#### Work to complete
Include in the output exactly the lines from the opening of the data through the line containing "a rounded ridge.", and nothing more.

#### Data extract

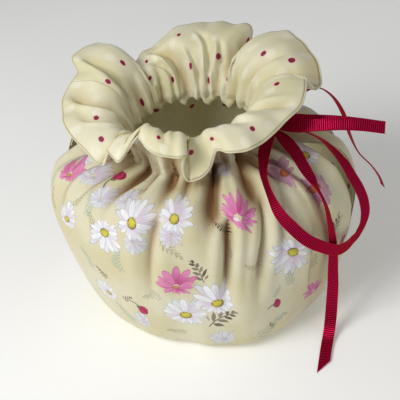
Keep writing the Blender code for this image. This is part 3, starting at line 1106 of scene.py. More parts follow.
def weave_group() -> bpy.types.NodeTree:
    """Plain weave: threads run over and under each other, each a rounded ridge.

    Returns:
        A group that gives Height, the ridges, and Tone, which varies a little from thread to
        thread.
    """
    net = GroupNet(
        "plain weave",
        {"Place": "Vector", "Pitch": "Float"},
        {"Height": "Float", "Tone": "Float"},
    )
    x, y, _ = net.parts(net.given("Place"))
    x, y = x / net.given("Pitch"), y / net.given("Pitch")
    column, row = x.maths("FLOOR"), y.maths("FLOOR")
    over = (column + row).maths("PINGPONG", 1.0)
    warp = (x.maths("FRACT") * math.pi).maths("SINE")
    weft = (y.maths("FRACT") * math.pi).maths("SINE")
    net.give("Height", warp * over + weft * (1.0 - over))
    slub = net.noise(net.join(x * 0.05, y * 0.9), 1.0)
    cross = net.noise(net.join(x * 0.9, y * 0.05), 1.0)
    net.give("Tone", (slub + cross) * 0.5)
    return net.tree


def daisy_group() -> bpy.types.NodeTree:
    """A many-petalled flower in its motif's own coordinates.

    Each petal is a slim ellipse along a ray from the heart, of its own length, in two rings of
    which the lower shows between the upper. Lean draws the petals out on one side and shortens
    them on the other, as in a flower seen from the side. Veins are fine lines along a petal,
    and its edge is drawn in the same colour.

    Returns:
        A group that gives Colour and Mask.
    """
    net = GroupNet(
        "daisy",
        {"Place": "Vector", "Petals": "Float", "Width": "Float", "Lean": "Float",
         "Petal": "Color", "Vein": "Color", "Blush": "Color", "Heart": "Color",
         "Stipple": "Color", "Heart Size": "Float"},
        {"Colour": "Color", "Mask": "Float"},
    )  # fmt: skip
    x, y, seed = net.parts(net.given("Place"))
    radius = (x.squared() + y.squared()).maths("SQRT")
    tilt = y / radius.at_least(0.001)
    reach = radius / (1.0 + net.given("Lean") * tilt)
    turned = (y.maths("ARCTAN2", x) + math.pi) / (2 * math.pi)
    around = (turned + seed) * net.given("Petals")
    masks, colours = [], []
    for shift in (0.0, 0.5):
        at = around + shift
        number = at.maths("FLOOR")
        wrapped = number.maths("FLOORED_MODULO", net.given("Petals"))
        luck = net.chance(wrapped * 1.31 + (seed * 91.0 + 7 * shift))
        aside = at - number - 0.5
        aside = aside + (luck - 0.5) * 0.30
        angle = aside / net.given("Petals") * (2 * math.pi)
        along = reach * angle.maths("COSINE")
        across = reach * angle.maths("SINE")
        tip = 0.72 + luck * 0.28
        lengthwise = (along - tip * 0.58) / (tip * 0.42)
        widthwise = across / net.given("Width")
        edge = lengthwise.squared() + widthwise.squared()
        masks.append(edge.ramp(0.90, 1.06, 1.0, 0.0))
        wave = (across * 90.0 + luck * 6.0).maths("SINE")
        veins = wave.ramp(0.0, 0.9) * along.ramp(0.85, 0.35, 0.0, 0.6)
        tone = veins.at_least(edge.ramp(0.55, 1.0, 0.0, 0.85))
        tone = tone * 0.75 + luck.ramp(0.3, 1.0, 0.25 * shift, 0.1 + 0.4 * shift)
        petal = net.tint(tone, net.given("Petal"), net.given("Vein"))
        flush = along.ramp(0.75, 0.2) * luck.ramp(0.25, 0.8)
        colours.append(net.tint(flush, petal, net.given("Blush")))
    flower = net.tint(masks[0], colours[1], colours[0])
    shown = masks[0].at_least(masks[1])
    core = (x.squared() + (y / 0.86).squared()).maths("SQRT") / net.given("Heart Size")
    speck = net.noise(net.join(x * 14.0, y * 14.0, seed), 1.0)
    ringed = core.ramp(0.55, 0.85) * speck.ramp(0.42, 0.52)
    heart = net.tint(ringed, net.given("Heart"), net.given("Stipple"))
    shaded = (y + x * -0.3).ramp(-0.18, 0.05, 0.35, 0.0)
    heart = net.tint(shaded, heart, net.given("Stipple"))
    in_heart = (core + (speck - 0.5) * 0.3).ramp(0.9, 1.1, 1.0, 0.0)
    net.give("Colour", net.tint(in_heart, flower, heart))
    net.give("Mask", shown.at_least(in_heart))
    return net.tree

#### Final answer
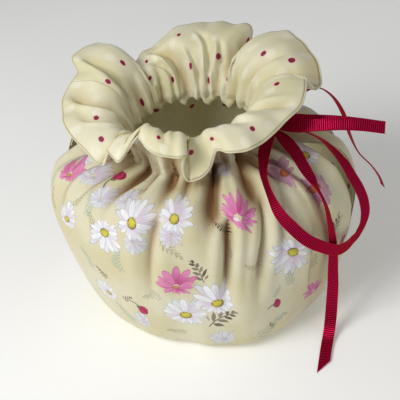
Keep writing the Blender code for this image. This is part 3, starting at line 1106 of scene.py. More parts follow.
def weave_group() -> bpy.types.NodeTree:
    """Plain weave: threads run over and under each other, each a rounded ridge.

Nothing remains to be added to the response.